La Compagnie des phosphates de Gafsa a été contrainte de recourir aux camions pour assurer cette mission. Les travailleurs ont même été empêchés de regagner leur poste de travail par les habitants qui ont contesté, entre autres, les résultats du concours de la Société de l’environnement et des plantations.

Une stratégie et une vision à long terme

L’absence de la Tunisie dans le marché du phosphate peut être occupée par un autre fournisseur. Heureusement, la production commence à reprendre son rythme habituel au cours des derniers mois, ce qui permet à notre pays d’approvisionner ses clients habituels sans souci.

Le tourisme constitue, lui aussi, une source appréciable de devises. L’année dernière, le secteur a connu une floraison importante. Tous les hôtels et les restaurants touristiques ont enregistré un chiffre d’affaires conséquent. Cependant, ces performances touristiques n’ont pas eu un grand effet sur nos avoirs en devises. Une telle situation serait due au fait que toutes les devises ne rentrent pas toutes en Tunisie mais sont confiées à des banques étrangères.

Le marché informel d’échange de devises, qui réside notamment dans les zones frontalières, est également responsable du manque des monnaies étrangères au sein de la BCT. Plusieurs personnes se sont converties en banquiers et n’hésitent pas à vendre les devises ou à en acheter en négociant le prix. Même dans le centre de Tunis, ces personnes sont visibles et agissent en toute impunité.
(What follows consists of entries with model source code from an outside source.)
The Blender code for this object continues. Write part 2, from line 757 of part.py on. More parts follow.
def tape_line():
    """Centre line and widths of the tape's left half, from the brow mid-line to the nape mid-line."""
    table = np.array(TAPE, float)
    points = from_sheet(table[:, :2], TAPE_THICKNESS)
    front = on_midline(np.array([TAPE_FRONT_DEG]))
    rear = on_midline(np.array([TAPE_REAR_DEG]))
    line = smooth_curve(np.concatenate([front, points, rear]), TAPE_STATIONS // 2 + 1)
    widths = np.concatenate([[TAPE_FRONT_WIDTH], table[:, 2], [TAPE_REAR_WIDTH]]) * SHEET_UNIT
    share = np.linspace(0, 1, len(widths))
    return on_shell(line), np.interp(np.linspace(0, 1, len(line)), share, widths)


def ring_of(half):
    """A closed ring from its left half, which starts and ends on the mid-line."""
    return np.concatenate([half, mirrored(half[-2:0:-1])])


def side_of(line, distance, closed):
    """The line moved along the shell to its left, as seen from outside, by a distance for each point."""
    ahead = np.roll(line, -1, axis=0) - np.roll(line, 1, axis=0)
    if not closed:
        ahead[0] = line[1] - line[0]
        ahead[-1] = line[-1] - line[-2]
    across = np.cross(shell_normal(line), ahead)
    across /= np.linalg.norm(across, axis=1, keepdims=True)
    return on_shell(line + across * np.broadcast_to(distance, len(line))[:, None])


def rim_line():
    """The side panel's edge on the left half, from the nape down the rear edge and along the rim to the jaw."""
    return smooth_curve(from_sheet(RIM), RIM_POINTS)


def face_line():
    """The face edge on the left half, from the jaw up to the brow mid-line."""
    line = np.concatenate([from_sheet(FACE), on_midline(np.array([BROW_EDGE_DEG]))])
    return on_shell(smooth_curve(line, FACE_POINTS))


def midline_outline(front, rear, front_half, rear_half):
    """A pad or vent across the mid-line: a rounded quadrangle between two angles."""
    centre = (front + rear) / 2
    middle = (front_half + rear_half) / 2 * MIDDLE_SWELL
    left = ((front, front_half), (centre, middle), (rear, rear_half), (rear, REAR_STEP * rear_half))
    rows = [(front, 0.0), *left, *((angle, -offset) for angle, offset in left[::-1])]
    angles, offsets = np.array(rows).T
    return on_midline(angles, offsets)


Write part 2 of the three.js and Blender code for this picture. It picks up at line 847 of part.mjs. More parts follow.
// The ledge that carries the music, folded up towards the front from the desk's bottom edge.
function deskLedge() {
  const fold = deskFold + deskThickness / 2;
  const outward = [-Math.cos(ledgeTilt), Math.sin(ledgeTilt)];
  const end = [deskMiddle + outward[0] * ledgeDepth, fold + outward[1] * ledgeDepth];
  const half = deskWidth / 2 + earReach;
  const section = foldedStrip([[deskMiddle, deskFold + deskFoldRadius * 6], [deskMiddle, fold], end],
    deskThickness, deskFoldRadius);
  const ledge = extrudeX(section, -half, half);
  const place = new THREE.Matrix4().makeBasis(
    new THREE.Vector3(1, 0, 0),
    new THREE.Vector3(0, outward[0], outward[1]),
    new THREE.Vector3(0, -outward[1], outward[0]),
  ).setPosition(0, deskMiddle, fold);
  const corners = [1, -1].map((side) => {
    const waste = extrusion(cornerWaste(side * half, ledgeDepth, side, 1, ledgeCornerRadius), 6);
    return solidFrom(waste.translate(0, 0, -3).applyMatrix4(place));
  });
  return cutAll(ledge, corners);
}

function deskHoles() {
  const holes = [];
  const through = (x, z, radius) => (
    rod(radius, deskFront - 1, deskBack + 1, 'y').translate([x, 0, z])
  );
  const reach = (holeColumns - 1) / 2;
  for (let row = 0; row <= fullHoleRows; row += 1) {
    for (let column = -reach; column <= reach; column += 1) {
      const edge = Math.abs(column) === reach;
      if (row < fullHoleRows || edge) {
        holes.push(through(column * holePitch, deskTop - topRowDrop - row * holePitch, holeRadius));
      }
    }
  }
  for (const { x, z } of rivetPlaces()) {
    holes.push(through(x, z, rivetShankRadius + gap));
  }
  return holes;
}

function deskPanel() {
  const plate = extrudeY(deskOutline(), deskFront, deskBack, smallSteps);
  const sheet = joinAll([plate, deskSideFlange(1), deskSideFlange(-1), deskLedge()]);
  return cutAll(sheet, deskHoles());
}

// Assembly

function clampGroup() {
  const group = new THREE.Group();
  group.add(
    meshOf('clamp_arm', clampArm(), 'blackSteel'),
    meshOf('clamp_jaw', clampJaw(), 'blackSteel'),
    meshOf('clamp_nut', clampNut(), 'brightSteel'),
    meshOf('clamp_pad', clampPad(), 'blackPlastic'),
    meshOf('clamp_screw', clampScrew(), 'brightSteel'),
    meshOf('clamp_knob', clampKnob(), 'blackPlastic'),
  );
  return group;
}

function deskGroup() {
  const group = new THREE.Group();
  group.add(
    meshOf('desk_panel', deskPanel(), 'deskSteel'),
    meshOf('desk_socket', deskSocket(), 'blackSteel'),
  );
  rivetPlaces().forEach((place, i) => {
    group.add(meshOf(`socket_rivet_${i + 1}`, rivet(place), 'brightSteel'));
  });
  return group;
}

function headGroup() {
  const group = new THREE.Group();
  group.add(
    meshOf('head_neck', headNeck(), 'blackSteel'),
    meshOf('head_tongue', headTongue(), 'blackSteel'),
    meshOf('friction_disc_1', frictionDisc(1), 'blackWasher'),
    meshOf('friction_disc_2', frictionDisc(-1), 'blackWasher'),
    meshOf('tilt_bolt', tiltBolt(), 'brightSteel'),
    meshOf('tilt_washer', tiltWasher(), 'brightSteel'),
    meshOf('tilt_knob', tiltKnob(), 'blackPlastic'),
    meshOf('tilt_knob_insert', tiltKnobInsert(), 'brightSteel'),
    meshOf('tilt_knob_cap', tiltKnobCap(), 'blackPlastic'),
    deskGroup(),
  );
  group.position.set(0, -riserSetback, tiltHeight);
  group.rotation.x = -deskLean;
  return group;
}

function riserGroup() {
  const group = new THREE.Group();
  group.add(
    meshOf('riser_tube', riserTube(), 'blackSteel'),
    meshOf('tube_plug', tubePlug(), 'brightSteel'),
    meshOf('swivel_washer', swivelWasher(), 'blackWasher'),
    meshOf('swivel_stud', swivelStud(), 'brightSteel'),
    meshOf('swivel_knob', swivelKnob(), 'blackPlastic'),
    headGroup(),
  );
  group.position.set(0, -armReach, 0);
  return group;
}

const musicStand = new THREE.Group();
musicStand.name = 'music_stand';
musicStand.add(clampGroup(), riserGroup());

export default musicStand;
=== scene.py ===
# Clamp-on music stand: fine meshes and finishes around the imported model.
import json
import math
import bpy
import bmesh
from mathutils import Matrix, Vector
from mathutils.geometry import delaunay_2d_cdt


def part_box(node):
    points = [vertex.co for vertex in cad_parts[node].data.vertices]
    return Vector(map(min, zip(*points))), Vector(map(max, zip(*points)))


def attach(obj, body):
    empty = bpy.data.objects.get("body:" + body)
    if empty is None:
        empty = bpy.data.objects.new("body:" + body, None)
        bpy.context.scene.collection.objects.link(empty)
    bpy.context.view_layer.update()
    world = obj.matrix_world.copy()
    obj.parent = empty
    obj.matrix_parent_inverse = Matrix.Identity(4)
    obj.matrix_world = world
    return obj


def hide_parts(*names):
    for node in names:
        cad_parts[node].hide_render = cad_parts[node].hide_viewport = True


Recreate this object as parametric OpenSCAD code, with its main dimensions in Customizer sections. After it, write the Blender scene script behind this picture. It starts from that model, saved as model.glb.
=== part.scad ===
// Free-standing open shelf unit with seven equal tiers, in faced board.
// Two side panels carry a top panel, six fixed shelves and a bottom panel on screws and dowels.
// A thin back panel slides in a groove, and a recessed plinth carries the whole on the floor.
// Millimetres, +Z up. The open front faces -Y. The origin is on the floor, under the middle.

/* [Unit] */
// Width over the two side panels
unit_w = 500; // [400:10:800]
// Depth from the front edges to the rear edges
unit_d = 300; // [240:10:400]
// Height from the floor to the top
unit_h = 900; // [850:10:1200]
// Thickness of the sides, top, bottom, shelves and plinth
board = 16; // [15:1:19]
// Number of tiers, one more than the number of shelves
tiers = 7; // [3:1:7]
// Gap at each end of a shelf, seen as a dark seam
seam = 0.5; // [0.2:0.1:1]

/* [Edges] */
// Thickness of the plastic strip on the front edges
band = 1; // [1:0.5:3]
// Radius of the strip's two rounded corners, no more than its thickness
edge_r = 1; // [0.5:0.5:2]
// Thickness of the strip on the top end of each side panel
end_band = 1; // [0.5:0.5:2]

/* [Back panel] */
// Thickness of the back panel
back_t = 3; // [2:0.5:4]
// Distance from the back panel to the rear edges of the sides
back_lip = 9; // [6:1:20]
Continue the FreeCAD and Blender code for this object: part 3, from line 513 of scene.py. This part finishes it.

La Tunisie a besoin d’une stratégie et d’une vision à long terme pour consolider la monnaie nationale et accroître ses réserves en devises. Il faut agir sur tous les points faibles et résoudre les problèmes en suspens, à commencer par l’augmentation des exportations par la diversification des marchés, l’attraction de l’investissement direct étranger et la lutte contre le trafic des devises dans le marché illicite. L’amélioration du climat des affaires exige une stabilité et une paix sociale durable qui restent un défi à relever à l’heure actuelle.